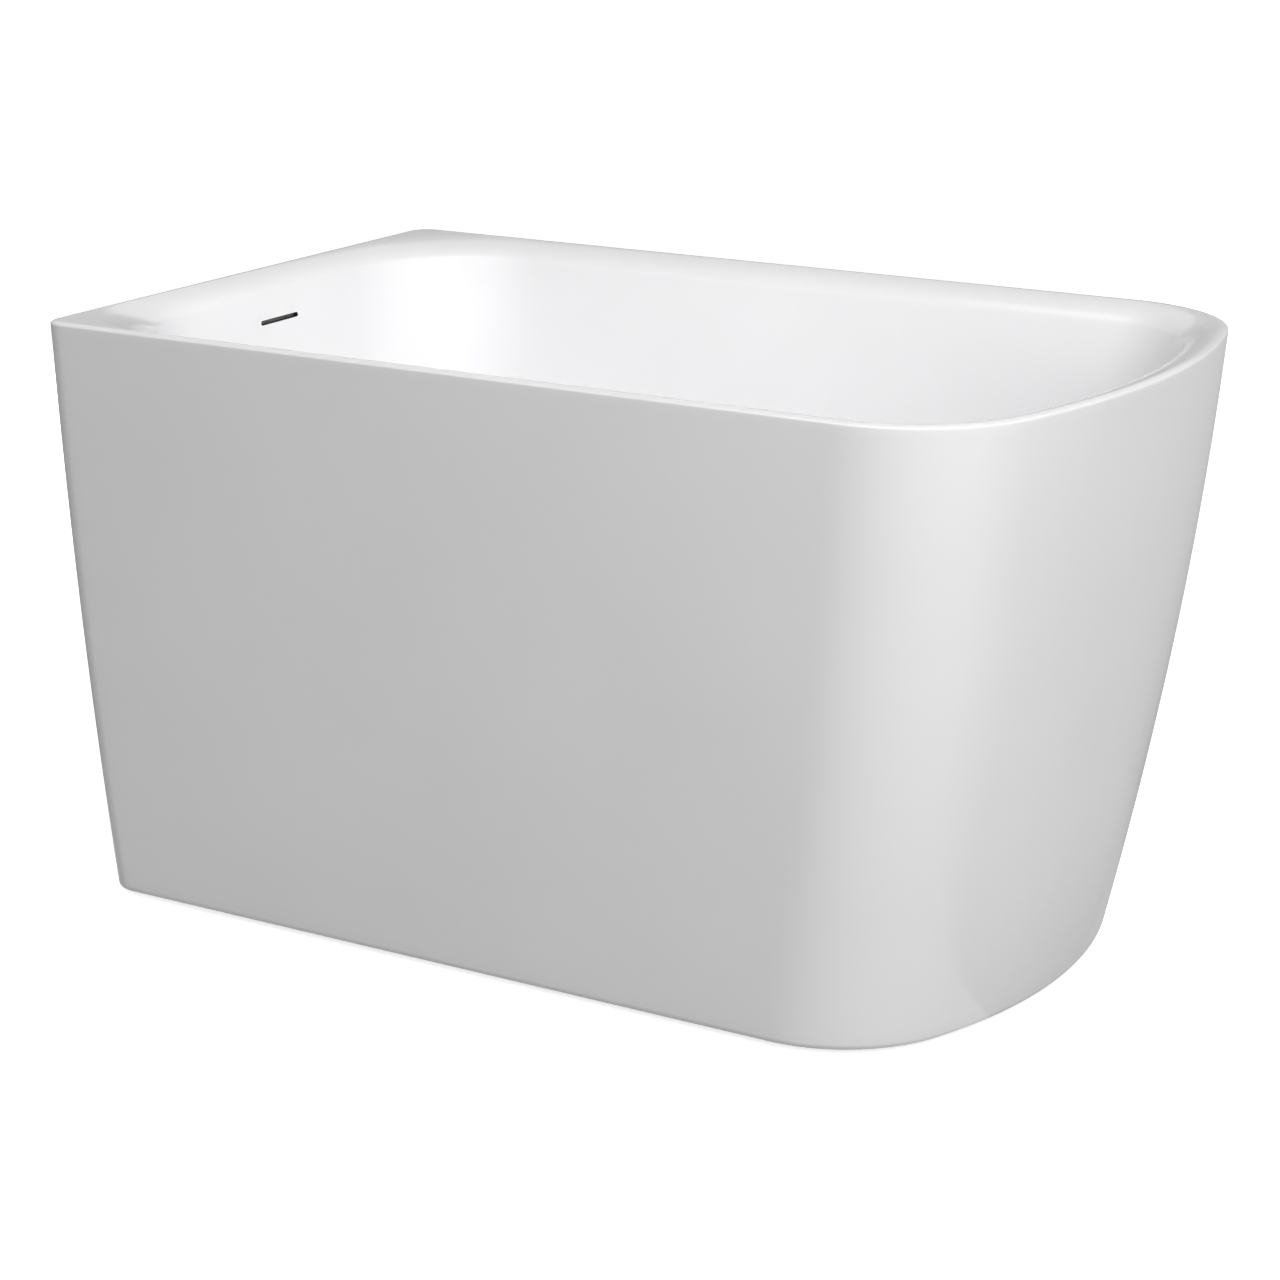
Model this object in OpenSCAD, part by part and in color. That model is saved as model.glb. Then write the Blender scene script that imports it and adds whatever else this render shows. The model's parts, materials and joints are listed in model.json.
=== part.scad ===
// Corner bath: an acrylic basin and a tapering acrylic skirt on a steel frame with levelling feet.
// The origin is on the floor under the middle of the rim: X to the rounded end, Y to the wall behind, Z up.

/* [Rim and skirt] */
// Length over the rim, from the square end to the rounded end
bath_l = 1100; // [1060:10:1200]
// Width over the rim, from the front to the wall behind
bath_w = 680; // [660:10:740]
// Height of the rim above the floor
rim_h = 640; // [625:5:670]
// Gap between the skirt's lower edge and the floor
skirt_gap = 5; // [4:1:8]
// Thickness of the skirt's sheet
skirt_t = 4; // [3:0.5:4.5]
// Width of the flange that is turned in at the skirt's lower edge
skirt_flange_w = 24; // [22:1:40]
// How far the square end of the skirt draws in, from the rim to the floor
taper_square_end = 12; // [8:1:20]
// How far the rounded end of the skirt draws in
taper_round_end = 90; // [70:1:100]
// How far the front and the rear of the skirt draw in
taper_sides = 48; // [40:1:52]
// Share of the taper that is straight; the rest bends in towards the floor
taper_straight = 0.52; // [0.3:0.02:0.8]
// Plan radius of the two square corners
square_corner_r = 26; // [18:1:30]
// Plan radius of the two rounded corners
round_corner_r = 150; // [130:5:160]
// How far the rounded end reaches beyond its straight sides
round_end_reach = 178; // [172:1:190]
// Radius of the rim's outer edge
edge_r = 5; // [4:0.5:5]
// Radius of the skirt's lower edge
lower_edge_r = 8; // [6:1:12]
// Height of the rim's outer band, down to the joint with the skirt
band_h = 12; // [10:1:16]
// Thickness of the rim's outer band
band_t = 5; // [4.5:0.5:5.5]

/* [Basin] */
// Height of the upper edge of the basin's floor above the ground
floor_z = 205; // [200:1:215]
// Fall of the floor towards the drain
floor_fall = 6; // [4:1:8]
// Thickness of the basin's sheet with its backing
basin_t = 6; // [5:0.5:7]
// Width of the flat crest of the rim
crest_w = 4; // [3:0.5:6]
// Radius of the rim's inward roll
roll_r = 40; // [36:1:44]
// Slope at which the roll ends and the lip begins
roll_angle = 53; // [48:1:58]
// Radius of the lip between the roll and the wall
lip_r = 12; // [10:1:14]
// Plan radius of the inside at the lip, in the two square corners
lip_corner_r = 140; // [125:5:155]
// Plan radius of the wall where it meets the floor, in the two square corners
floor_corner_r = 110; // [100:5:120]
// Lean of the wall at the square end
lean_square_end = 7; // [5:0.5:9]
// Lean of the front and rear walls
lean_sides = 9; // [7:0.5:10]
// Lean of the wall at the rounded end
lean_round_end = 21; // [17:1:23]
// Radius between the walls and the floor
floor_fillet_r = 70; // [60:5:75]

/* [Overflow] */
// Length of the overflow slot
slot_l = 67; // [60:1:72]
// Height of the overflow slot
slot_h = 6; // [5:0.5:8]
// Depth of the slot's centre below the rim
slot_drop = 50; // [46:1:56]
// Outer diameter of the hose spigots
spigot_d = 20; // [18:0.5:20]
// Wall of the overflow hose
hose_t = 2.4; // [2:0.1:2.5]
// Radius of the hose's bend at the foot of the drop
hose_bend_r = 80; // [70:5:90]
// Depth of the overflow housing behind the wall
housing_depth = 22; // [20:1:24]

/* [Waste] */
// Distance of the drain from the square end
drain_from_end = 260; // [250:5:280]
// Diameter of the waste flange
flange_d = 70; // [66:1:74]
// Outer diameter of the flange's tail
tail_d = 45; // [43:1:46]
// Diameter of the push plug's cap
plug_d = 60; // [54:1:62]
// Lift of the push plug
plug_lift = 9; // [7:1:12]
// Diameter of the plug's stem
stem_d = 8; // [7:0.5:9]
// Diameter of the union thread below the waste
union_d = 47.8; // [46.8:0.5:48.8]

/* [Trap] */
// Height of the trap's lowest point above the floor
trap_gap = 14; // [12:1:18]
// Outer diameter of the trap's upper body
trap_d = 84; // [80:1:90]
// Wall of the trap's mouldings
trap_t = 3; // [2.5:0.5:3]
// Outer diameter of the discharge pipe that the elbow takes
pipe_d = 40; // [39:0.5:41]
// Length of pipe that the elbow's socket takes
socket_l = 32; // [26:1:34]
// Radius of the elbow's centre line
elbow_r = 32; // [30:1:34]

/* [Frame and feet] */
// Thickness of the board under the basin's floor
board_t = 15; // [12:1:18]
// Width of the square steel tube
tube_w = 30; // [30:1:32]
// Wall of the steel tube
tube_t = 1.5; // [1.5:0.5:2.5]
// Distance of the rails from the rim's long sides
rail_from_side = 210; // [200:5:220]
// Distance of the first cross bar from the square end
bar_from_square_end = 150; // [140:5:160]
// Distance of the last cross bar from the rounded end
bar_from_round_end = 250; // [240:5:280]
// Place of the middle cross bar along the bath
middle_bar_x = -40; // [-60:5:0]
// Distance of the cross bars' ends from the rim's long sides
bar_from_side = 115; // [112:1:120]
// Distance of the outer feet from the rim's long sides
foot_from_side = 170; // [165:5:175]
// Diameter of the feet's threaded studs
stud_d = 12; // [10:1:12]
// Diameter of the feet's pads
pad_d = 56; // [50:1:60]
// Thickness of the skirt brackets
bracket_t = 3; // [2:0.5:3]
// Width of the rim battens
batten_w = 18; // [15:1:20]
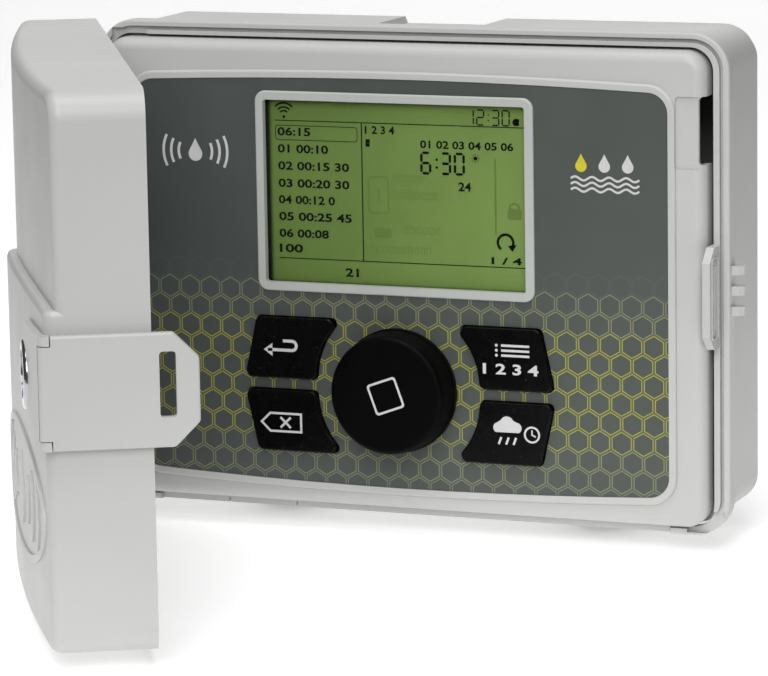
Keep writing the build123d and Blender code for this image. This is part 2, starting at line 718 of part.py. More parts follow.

Written instruction: From the listing above, extract every line exactly as it stands.

Expected answer:
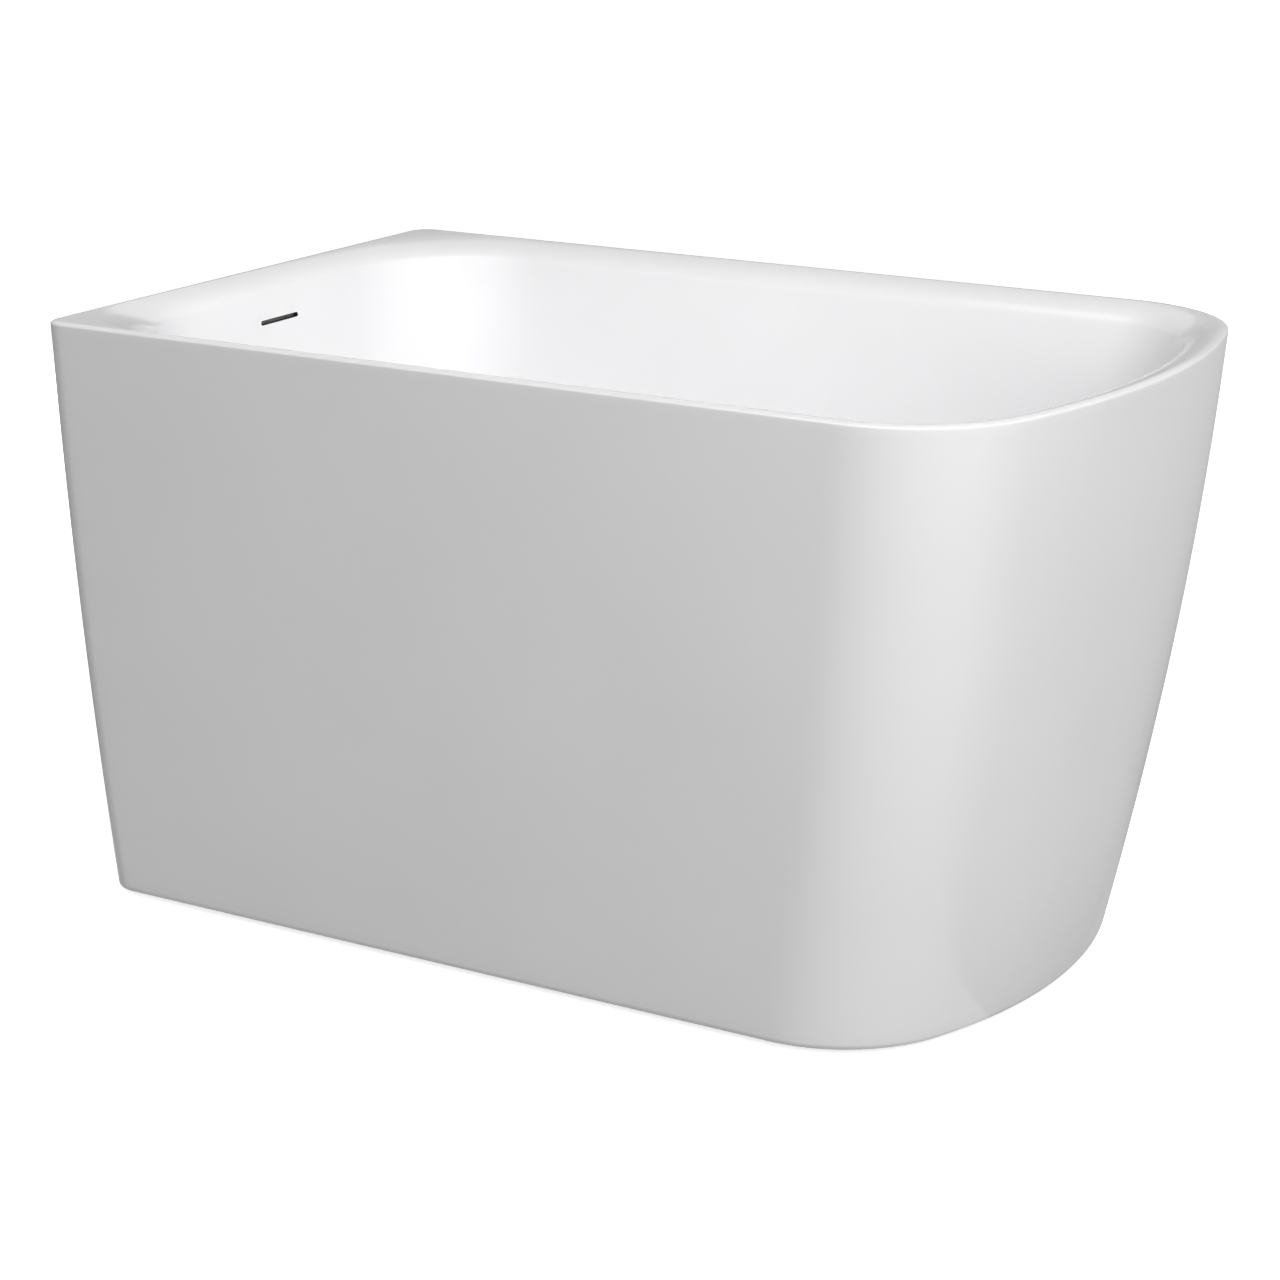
Model this object in OpenSCAD, part by part and in color. That model is saved as model.glb. Then write the Blender scene script that imports it and adds whatever else this render shows. The model's parts, materials and joints are listed in model.json.
=== part.scad ===
// Corner bath: an acrylic basin and a tapering acrylic skirt on a steel frame with levelling feet.
// The origin is on the floor under the middle of the rim: X to the rounded end, Y to the wall behind, Z up.

/* [Rim and skirt] */
// Length over the rim, from the square end to the rounded end
bath_l = 1100; // [1060:10:1200]
// Width over the rim, from the front to the wall behind
bath_w = 680; // [660:10:740]
// Height of the rim above the floor
rim_h = 640; // [625:5:670]
// Gap between the skirt's lower edge and the floor
skirt_gap = 5; // [4:1:8]
// Thickness of the skirt's sheet
skirt_t = 4; // [3:0.5:4.5]
// Width of the flange that is turned in at the skirt's lower edge
skirt_flange_w = 24; // [22:1:40]
// How far the square end of the skirt draws in, from the rim to the floor
taper_square_end = 12; // [8:1:20]
// How far the rounded end of the skirt draws in
taper_round_end = 90; // [70:1:100]
// How far the front and the rear of the skirt draw in
taper_sides = 48; // [40:1:52]
// Share of the taper that is straight; the rest bends in towards the floor
taper_straight = 0.52; // [0.3:0.02:0.8]
// Plan radius of the two square corners
square_corner_r = 26; // [18:1:30]
// Plan radius of the two rounded corners
round_corner_r = 150; // [130:5:160]
// How far the rounded end reaches beyond its straight sides
round_end_reach = 178; // [172:1:190]
// Radius of the rim's outer edge
edge_r = 5; // [4:0.5:5]
// Radius of the skirt's lower edge
lower_edge_r = 8; // [6:1:12]
// Height of the rim's outer band, down to the joint with the skirt
band_h = 12; // [10:1:16]
// Thickness of the rim's outer band
band_t = 5; // [4.5:0.5:5.5]

/* [Basin] */
// Height of the upper edge of the basin's floor above the ground
floor_z = 205; // [200:1:215]
// Fall of the floor towards the drain
floor_fall = 6; // [4:1:8]
// Thickness of the basin's sheet with its backing
basin_t = 6; // [5:0.5:7]
// Width of the flat crest of the rim
crest_w = 4; // [3:0.5:6]
// Radius of the rim's inward roll
roll_r = 40; // [36:1:44]
// Slope at which the roll ends and the lip begins
roll_angle = 53; // [48:1:58]
// Radius of the lip between the roll and the wall
lip_r = 12; // [10:1:14]
// Plan radius of the inside at the lip, in the two square corners
lip_corner_r = 140; // [125:5:155]
// Plan radius of the wall where it meets the floor, in the two square corners
floor_corner_r = 110; // [100:5:120]
// Lean of the wall at the square end
lean_square_end = 7; // [5:0.5:9]
// Lean of the front and rear walls
lean_sides = 9; // [7:0.5:10]
// Lean of the wall at the rounded end
lean_round_end = 21; // [17:1:23]
// Radius between the walls and the floor
floor_fillet_r = 70; // [60:5:75]

/* [Overflow] */
// Length of the overflow slot
slot_l = 67; // [60:1:72]
// Height of the overflow slot
slot_h = 6; // [5:0.5:8]
// Depth of the slot's centre below the rim
slot_drop = 50; // [46:1:56]
// Outer diameter of the hose spigots
spigot_d = 20; // [18:0.5:20]
// Wall of the overflow hose
hose_t = 2.4; // [2:0.1:2.5]
// Radius of the hose's bend at the foot of the drop
hose_bend_r = 80; // [70:5:90]
// Depth of the overflow housing behind the wall
housing_depth = 22; // [20:1:24]

/* [Waste] */
// Distance of the drain from the square end
drain_from_end = 260; // [250:5:280]
// Diameter of the waste flange
flange_d = 70; // [66:1:74]
// Outer diameter of the flange's tail
tail_d = 45; // [43:1:46]
// Diameter of the push plug's cap
plug_d = 60; // [54:1:62]
// Lift of the push plug
plug_lift = 9; // [7:1:12]
// Diameter of the plug's stem
stem_d = 8; // [7:0.5:9]
// Diameter of the union thread below the waste
union_d = 47.8; // [46.8:0.5:48.8]

/* [Trap] */
// Height of the trap's lowest point above the floor
trap_gap = 14; // [12:1:18]
// Outer diameter of the trap's upper body
trap_d = 84; // [80:1:90]
// Wall of the trap's mouldings
trap_t = 3; // [2.5:0.5:3]
// Outer diameter of the discharge pipe that the elbow takes
pipe_d = 40; // [39:0.5:41]
// Length of pipe that the elbow's socket takes
socket_l = 32; // [26:1:34]
// Radius of the elbow's centre line
elbow_r = 32; // [30:1:34]

/* [Frame and feet] */
// Thickness of the board under the basin's floor
board_t = 15; // [12:1:18]
// Width of the square steel tube
tube_w = 30; // [30:1:32]
// Wall of the steel tube
tube_t = 1.5; // [1.5:0.5:2.5]
// Distance of the rails from the rim's long sides
rail_from_side = 210; // [200:5:220]
// Distance of the first cross bar from the square end
bar_from_square_end = 150; // [140:5:160]
// Distance of the last cross bar from the rounded end
bar_from_round_end = 250; // [240:5:280]
// Place of the middle cross bar along the bath
middle_bar_x = -40; // [-60:5:0]
// Distance of the cross bars' ends from the rim's long sides
bar_from_side = 115; // [112:1:120]
// Distance of the outer feet from the rim's long sides
foot_from_side = 170; // [165:5:175]
// Diameter of the feet's threaded studs
stud_d = 12; // [10:1:12]
// Diameter of the feet's pads
pad_d = 56; // [50:1:60]
// Thickness of the skirt brackets
bracket_t = 3; // [2:0.5:3]
// Width of the rim battens
batten_w = 18; // [15:1:20]
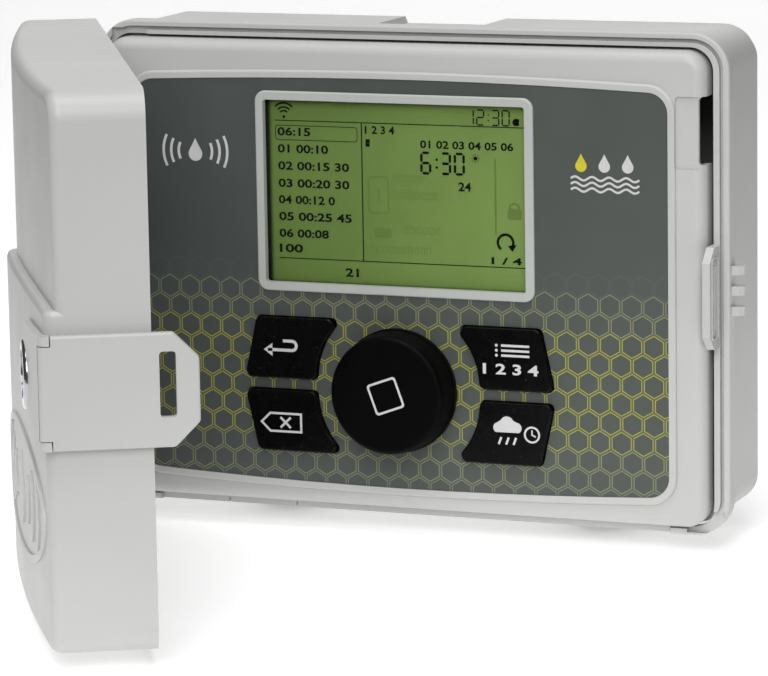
Keep writing the build123d and Blender code for this image. This is part 2, starting at line 718 of part.py. More parts follow.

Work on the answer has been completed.